Id. at 844(3), 537 S.E.2d 66. "When a trial court exercises its discretion in assessing attorney fees and costs of litigation under OCGA § 9-15-14, it is incumbent upon the court to specify the conduct upon which the award is made. A judgment devoid of such findings must be vacated and the case must be remanded for reconsideration." (Punctuation omitted; emphasis in original.) Bailey v. McNealy.[2] See McKemie, supra, 272 Ga. at 844-845(4), 537 S.E.2d 66. In addition, an order awarding attorney fees pursuant to this statute must specifically state whether the award is made under OCGA § 9-15-14(a) or (b). Wehner v. Parris.[3]

Here, the trial court's two-page order fails to make express findings of fact or conclusions of law as to the statutory basis for its award of attorney fees and expenses under OCGA § 9-15-14. The court's order also fails to specify whether the attorney fees and expenses are awarded to Douglas Asphalt under OCGA § 9-15-14(a) or (b). In fact, the court's order merely recites that after consideration of Douglas Asphalt's motion, the evidence, the arguments, briefs, and citations of law, Douglas Asphalt "is entitled to attorneys' fees and expenses of litigation under OCGA § 9-15-14 but only as to attorneys' fees and expenses of litigation incurred by [Douglas Asphalt] necessary to thwart the claim(s) of the [DOT] arising from its development and utilization of the atomic absorption test methodology." "This purported finding is entirely too vague and conclusory to permit any meaningful appellate review of the award of attorney fees and expenses of litigation under OCGA § 9-15-14...." Aycock v. Re/Max of Ga.[4]

Douglas Asphalt does not argue that the trial court's order contains the required findings of fact and conclusions of law. Citing Franklin Credit Mgmt. Corp. v. Friedenberg,[5] Douglas Asphalt instead argues that the trial court's order should be affirmed because the court made the required findings of fact on the record during the hearing on the motion for attorney fees and in its previous order granting its motion to exclude evidence. This contention is without merit. First, it strains credulity to argue that the trial court's order granting the motion to exclude evidence also contains specific findings of fact and conclusions of law supporting an award of attorney fees under OCGA § 9-15-14, given the fact that the issue of attorney fees was not addressed by the parties or by the trial court at that time.
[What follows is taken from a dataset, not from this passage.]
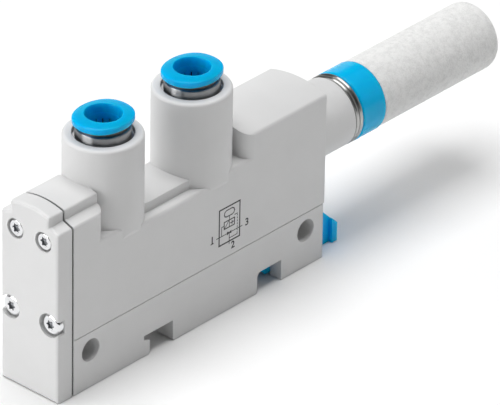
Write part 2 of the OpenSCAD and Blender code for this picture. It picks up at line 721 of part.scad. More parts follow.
// Release ring: an oval flange to press and a slotted collet below it.
module release_ring(x) {
    side_offset = flange_side_r - flange_w / 2;
    color("deepskyblue") translate([x, 0, 0]) difference() {
        union() {
            intersection() {
                flange_disc(flange_len / 2, collet_bore_r + lead_in, mouth_top);
                translate([0, side_offset, 0]) flange_disc(flange_side_r, flange_side_r - 1.5, mouth_top + cut);
                translate([0, -side_offset, 0]) flange_disc(flange_side_r, flange_side_r - 1.5, mouth_top + cut);
            }
            translate([0, 0, collet_bottom]) cylinder(r = collet_r, h = flange_bottom - collet_bottom + flange_t / 2);
            translate([0, 0, collet_bottom]) cylinder(r = foot_r, h = foot_h);
        }
        translate([0, 0, collet_bottom - cut]) cylinder(r = collet_bore_r, h = mouth_top - collet_bottom + 2 * cut);
        translate([0, 0, mouth_top - lead_in])
            cylinder(r1 = collet_bore_r, r2 = collet_bore_r + 2 * lead_in, h = 2 * lead_in);
        for (i = [0:collet_slots - 1]) rotate((i + 0.5) * 360 / collet_slots)
            translate([0, -collet_slot_w / 2, collet_bottom - cut])
                cube([2 * collet_r, collet_slot_w, flange_bottom - collet_solid - collet_bottom + cut]);
    }
}

// Toothed steel ring that grips the tube.
module grab_ring(x) {
    root_r = foot_r + 0.1;
    gap = 0.5;
    color("gray") translate([x, 0, 0]) difference() {
        rotate_extrude() polygon([[sleeve_ledge_r, tube_seal_top], [sleeve_ledge_r, grab_top], [root_r, grab_top],
            [tooth_tip_r, grab_top - tooth_fall], [tooth_tip_r, tube_seal_top - tooth_fall], [root_r, tube_seal_top]]);
        for (i = [0:teeth - 1]) rotate(i * 360 / teeth) translate([0, -gap / 2, insert_floor])
            cube([root_r, gap, insert_bore_depth]);
    }
}

// Lip seal that closes round the tube below the grab ring.
module tube_seal(x) {
    lip_r = tube_d / 2 - 0.1;
    root_r = foot_r + 0.3;
    color("dimgray") translate([x, 0, 0]) rotate_extrude() polygon([[insert_r, insert_floor],
        [insert_r, tube_seal_top], [root_r, tube_seal_top], [lip_r + 0.6, tube_seal_top - tooth_fall - 0.5],
        [lip_r, tube_seal_top - tooth_fall - 0.8], [lip_r + 0.3, insert_floor]]);
}

module supply_sleeve() { sleeve(supply_x); }
module supply_release_ring() { release_ring(supply_x); }
module supply_grab_ring() { grab_ring(supply_x); }
module supply_tube_seal() { tube_seal(supply_x); }
module vacuum_sleeve() { sleeve(vacuum_x); }
module vacuum_release_ring() { release_ring(vacuum_x); }
module vacuum_grab_ring() { grab_ring(vacuum_x); }
module vacuum_tube_seal() { tube_seal(vacuum_x); }

// O-ring on the ejector axis that fills the groove below its bore.
module o_ring(middle, bore_d, section_d) {
    color("dimgray") about_axis() translate([bore_d / 2 - section_d / 2, middle]) circle(d = section_d);
}

// Groove profile for an O-ring, cut into a plug from outside.
module ring_groove(middle, bore_d, section_d) {
    translate([bore_d / 2 - section_d, middle - 0.6 * section_d]) square([2 * section_d, 1.2 * section_d]);
}

jet_ring_x = jet_front + 2.6;
receiver_ring_x1 = receiver_shoulder + 2.6;
receiver_ring_x2 = socket_floor - 2.6;
silencer_ring_x = (socket_floor + collar_end - rim_depth) / 2;

module jet_nozzle() {
    body_r = jet_bore_d / 2 - nozzle_gap;
    seat = joint_x + jet_seat;
    flange_r = chamber_d / 2 - nozzle_gap;
    flange = 1;
    inlet_r = 1.8;
    exit_r = throat_d / 2 + 0.2;
    throat_x = seat - 4;
    color("goldenrod") about_axis() difference() {
        polygon([[0, jet_front], [body_r, jet_front], [body_r, seat], [flange_r, seat],
            [flange_r, seat + flange], [1.7, seat + flange], [exit_r + 0.35, jet_end], [0, jet_end]]);
        polygon([[0, jet_front - cut], [inlet_r, jet_front - cut], [inlet_r, throat_x - 4], [throat_d / 2, throat_x],
            [throat_d / 2, throat_x + 1], [exit_r, jet_end + 0.01], [0, jet_end + 0.01]]);
        ring_groove(jet_ring_x, jet_bore_d, nozzle_ring_d);
    }
}

module jet_o_ring() { o_ring(jet_ring_x, jet_bore_d, nozzle_ring_d); }

module receiver_nozzle() {
    flange_r = receiver_bore_d / 2 - nozzle_gap;
    waist_r = flange_r - 1;
    nose_r = 2.2;
    throat_r = receiver_throat_d / 2;
    flange = 4.6;
    color("silver") about_axis() difference() {
        polygon([[0, receiver_front], [nose_r - 0.5, receiver_front], [nose_r, receiver_front + 1.2],
            [nose_r, receiver_shoulder], [flange_r, receiver_shoulder], [flange_r, receiver_shoulder + flange],
            [waist_r, receiver_shoulder + flange + 1], [waist_r, socket_floor - flange - 1],
            [flange_r, socket_floor - flange], [flange_r, socket_floor], [0, socket_floor]]);
        polygon([[0, receiver_front - 0.01], [throat_r + 0.7, receiver_front - 0.01], [throat_r, receiver_front + 2.5],
            [throat_r, receiver_front + 8], [throat_r + 1.3, socket_floor + 0.01], [0, socket_floor + 0.01]]);
        ring_groove(receiver_ring_x1, receiver_bore_d, nozzle_ring_d);
        ring_groove(receiver_ring_x2, receiver_bore_d, nozzle_ring_d);
    }
}

module receiver_front_o_ring() { o_ring(receiver_ring_x1, receiver_bore_d, nozzle_ring_d); }
module receiver_rear_o_ring() { o_ring(receiver_ring_x2, receiver_bore_d, nozzle_ring_d); }

// Valve parts, from the port forwards
valve_floor = joint_x + valve_depth;
valve_face = valve_floor - 0.05;
disc_back = valve_face - valve_seal_t;
disc_front = disc_back - disc_t;
boss_face = joint_x + boss_reach;

module valve_plunger() {
    pin_front = cover_front + 1.2 + valve_travel + 0.2;
    pin_back = valve_floor + 3;
    color("ivory") about_axis() {
        translate([0, pin_front]) square([stem_d / 2, pin_back - pin_front]);
        translate([0, disc_front]) square([disc_d / 2, disc_t]);
    }
}

module valve_seal() {
    color("dimgray") about_axis() translate([stem_d / 2, disc_back])
        square([disc_d / 2 - stem_d / 2, valve_seal_t]);
}

// Open coil along +Z: rings of six points that follow the helix.
module coil(outer_d, wire_d, len, turns) {
    steps = 16;
    sides = 6;
    rings = turns * steps;
    r = (outer_d - wire_d) / 2;
    climb = (len - wire_d) / rings;
    points = [for (i = [0:rings], k = [0:sides - 1])
        let (turn = i * 360 / steps, tilt = k * 360 / sides, reach = r + wire_d / 2 * cos(tilt))
        [reach * cos(turn), reach * sin(turn), wire_d / 2 + i * climb + wire_d / 2 * sin(tilt)]];
    walls = [for (i = [0:rings - 1], k = [0:sides - 1])
        let (a = i * sides + k, b = i * sides + (k + 1) % sides)
        [a, b, b + sides, a + sides]];
    front_cap = [for (k = [sides - 1:-1:0]) k];
    back_cap = [for (k = [0:sides - 1]) rings * sides + k];
    polyhedron(points, concat(walls, [front_cap, back_cap]), convexity = 10);
}

module valve_spring() {
    color("silver") translate([boss_face, 0, axis_h]) rotate([0, 90, 0])
        coil(stem_d + 2.4, valve_wire_d, disc_front - boss_face, 4);
}

// Metal rim on the exhaust collar, rolled into two beads, with a tube pressed into the collar.
module silencer_rim() {
    bead_r = 0.23 * rim_t;
    bore_r = socket_d / 2;
    color("silver") about_axis() {
        translate([bore_r, collar_end - rim_depth]) square([rim_wall, rim_depth + rim_t]);
        translate([bore_r, collar_end]) square([rim_d / 2 - bore_r - rim_groove, rim_t]);
        for (x = [collar_end + bead_r, rim_end - bead_r]) translate([rim_d / 2 - bead_r, x]) circle(r = bead_r);
    }
}

// Blue collar of the silencer: its plug sits in the exhaust collar and its cup holds the tube.
module silencer_collar() {
    r = band_edge_r;
    cup_r = band_d / 2 - 0.9;
    color("deepskyblue") about_axis() difference() {
        union() {
            translate([0, socket_floor]) square([plug_r, rim_end - socket_floor + cut]);
            translate([0, rim_end]) square([band_d / 2 - r, band_len]);
            translate([0, rim_end + r]) square([band_d / 2, band_len - 2 * r]);
            for (x = [rim_end + r, band_end - r]) translate([band_d / 2 - r, x]) circle(r = r);
        }
        translate([0, socket_floor - cut]) square([plug_bore_d / 2, band_end - socket_floor + 2 * cut]);
        translate([0, band_end - silencer_seat]) square([cup_r, silencer_seat + cut]);
        ring_groove(silencer_ring_x, socket_d, silencer_ring_d);
    }
}

module silencer_o_ring() { o_ring(silencer_ring_x, socket_d, silencer_ring_d); }

// Porous tube with a closed, rounded end.
module silencer_tube() {
    cup_r = band_d / 2 - 0.9;
    r = silencer_d / 2;
    bore_r = cup_r - silencer_wall + 0.5;
    color("white") about_axis() difference() {
        union() {
            translate([0, band_end - silencer_seat]) square([cup_r, silencer_seat + cut]);
            translate([0, band_end]) square([r, silencer_len - silencer_end_r]);
            translate([0, band_end]) square([r - silencer_end_r, silencer_len]);
            translate([r - silencer_end_r, silencer_end - silencer_end_r]) circle(r = silencer_end_r);
        }
        translate([0, band_end - silencer_seat - cut])
            square([bore_r, silencer_seat + silencer_len - 2 * silencer_wall + cut]);
    }
}

module rail_latch() {
    nose_x = latch_wall - nose_reach;
    tab_end = lower_end + tab_reach;
    tab_front = upper_end + 0.3;
    grip_front = tab_end - grip_t;
    tab_bottom = 0.05;
    tab_profile = [[tab_front, tab_bottom], [tab_end, tab_bottom], [tab_end, tab_h - tab_slope],
        [tab_end - tab_slope, tab_h], [tab_front, tab_h]];
    color("deepskyblue") difference() {
        union() {
            across(latch_w) polygon([[nose_x, nose_top], [nose_x, latch_bottom + nose_chamfer],
                [nose_x + nose_chamfer, latch_bottom], [tab_front + cut, latch_bottom],
                [tab_front + cut, latch_top], [latch_wall + latch_gap, latch_top],
                [latch_wall + latch_gap, nose_top]]);
            across(latch_w) polygon(tab_profile);
            intersection() {
                across(grip_w) polygon(tab_profile);
                translate([grip_front, -grip_w, -cut]) cube([2 * grip_t, 2 * grip_w, tab_h + 2 * cut]);
            }
            translate([guide_start + 1, -latch_w / 2 - guide_reach, guide_z])
                cube([lower_end - guide_start - 1.2, latch_w + 2 * guide_reach, guide_h]);
        }
        // Slot for the spring and the housing's lug
        translate([slot_front, -slot_half, slot_floor])
            cube([lug_x + lug_t + 0.05 - slot_front, 2 * slot_half, latch_top]);
    }
}

module latch_spring() {
    color("silver") translate([slot_front, 0, slot_floor + latch_spring_d / 2 + 0.1]) rotate([0, 90, 0])
        coil(latch_spring_d, latch_wire_d, lug_x - slot_front, 5);
}

upper_housing();
lower_housing();
joint_seal();
end_cover();
cover_gasket();
cover_screw_1();
cover_screw_2();
cover_screw_3();
cover_screw_4();
supply_sleeve();
supply_release_ring();
supply_grab_ring();
supply_tube_seal();
vacuum_sleeve();
vacuum_release_ring();
vacuum_grab_ring();
vacuum_tube_seal();
jet_nozzle();
jet_o_ring();
receiver_nozzle();
receiver_front_o_ring();
receiver_rear_o_ring();
valve_plunger();
valve_seal();
valve_spring();
silencer_rim();
silencer_collar();
silencer_o_ring();
silencer_tube();
rail_latch();
latch_spring();
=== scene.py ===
# Vacuum ejector in block form: a grey moulded housing with two push-in
# fittings, a screwed end cover, a blue rail latch and a white exhaust silencer.
import json
import math

import bmesh
import bpy
from mathutils import Matrix, Vector


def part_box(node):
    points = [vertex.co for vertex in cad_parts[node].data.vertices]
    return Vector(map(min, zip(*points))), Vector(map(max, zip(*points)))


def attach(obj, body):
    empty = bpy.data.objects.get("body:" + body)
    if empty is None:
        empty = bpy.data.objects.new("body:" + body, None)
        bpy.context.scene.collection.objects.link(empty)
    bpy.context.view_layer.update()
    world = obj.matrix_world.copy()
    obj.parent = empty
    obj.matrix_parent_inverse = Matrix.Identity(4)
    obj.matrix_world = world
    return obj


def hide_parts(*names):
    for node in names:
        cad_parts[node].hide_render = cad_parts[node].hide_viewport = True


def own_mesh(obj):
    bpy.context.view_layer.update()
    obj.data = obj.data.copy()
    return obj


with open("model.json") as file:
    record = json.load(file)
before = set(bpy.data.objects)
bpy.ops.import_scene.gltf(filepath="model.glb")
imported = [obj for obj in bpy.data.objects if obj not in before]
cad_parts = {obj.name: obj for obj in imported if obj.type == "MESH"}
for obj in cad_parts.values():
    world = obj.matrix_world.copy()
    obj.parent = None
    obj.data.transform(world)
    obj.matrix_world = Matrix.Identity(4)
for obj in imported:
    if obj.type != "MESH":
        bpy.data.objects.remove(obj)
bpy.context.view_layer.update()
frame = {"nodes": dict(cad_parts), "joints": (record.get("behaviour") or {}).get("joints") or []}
nodes = frame["nodes"]
scene = bpy.context.scene
scene.view_settings.view_transform = "Standard"


# Camera: a long lens that looks down on the cover end and the long side.
# It stands 1.24 m away, so that parallel edges stay nearly parallel.
def heading(azimuth, elevation):
    """Direction from the ejector, with azimuth 0 at -Y and 90 at +X, in degrees."""
    a, e = math.radians(azimuth), math.radians(elevation)
    return Vector((math.sin(a) * math.cos(e), -math.cos(a) * math.cos(e), math.sin(e)))


camera_azimuth = -47.684
camera_elevation = 30.71
roll = math.radians(0.755)
aim = Vector((0.0071, 0, 0.020))
distance = 1.2437
back = heading(camera_azimuth, camera_elevation)
level_right = heading(camera_azimuth + 90, 0)
level_up = back.cross(level_right)
right = math.cos(roll) * level_right + math.sin(roll) * level_up
up = -math.sin(roll) * level_right + math.cos(roll) * level_up
lens = bpy.data.cameras.new("camera")
lens.sensor_fit = "HORIZONTAL"
lens.sensor_width = 36
lens.lens = 496.7
lens.shift_x = 0.10264
lens.shift_y = -0.0005
lens.clip_end = 20
camera = bpy.data.objects.new("camera", lens)
camera.matrix_world = (
    Matrix.Translation(aim + distance * back) @ Matrix((right, up, back)).transposed().to_4x4())
scene.collection.objects.link(camera)
scene.camera = camera


# Floor: a wide sheet of plain white studio paper that the ejector stands on. It
# is matt, and its fibres show as the faintest change of tone.
def linear(colour_hex):
    """Linear red, green, blue and alpha of an sRGB hex colour."""
    steps = [int(colour_hex[i:i + 2], 16) / 255 for i in (0, 2, 4)]
    return [c / 12.92 if c <= 0.04045 else ((c + 0.055) / 1.055) ** 2.4 for c in steps] + [1]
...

Additionally, the trial court's reiteration during the attorney fees hearing of the reasons that it granted Douglas Asphalt's motion to exclude evidence did not constitute a finding that attorney fees were also warranted. "A prevailing party is not perforce entitled to an award of attorney fees under this [statute]." (Punctuation omitted.) Bellah v. Peterson.[6] Furthermore, the record demonstrates that at the conclusion of the attorney fees hearing, the trial court took the matter under advisement and even advised the parties that they could file post-hearing briefs on the issue. Given such circumstances, it cannot *902 reasonably be argued that the trial court also made findings of fact and conclusions of law during the hearing. Compare Franklin Credit Mgmt. Corp., supra, 275 Ga.App. at 241(2)(b), 620 S.E.2d 463 (affirming trial court's award of attorney fees under OCGA § 9-15-14 after determining that required findings were readily apparent from the hearing transcript). Accordingly, we must vacate this award and remand this case "to the trial court for reconsideration of the grant of attorney fees and to make express findings of fact and conclusions of law as to the statutory basis for any such award and the conduct which would authorize it." McKemie, supra, 272 Ga. at 845(4), 537 S.E.2d 66. See Gilchrist v. Gilchrist;[7]Wehner, supra, 258 Ga.App. at 773(1), 574 S.E.2d 921.

2. DOT's remaining enumerations of error relate to whether the trial court's award of attorney fees was warranted and whether the award was properly calculated. "In light of our holding in Division 1, these contentions are not ripe for our review." (Punctuation omitted.) Gilchrist, supra, 287 Ga.App. at 134(2), 650 S.E.2d 795. See Morris v. Morris.[8]

Judgment vacated and case remanded with direction.

MILLER, C.J., and ELLINGTON, J., concur.

NOTES

[1] McKemie v. City of Griffin, 272 Ga. 843, 844(2), 537 S.E.2d 66 (2000).

[2] Bailey v. McNealy, 277 Ga.App. 848, 849(1), 627 S.E.2d 893 (2006).

[3] Wehner v. Parris, 258 Ga.App. 772, 773(1), 574 S.E.2d 921 (2002).

[4] Aycock v. Re/Max of Ga., 221 Ga.App. 587, 589(2), 472 S.E.2d 137 (1996).

[5] Franklin Credit Mgmt. Corp. v. Friedenberg, 275 Ga.App. 236, 241(2)(b), 620 S.E.2d 463 (2005).

[6] Bellah v. Peterson, 259 Ga.App. 182, 182(1), 576 S.E.2d 585 (2003).

[7] Gilchrist v. Gilchrist, 287 Ga.App. 133, 134(1), 650 S.E.2d 795 (2007).

[8] Morris v. Morris, 222 Ga.App. 617, 619(3), 475 S.E.2d 676 (1996).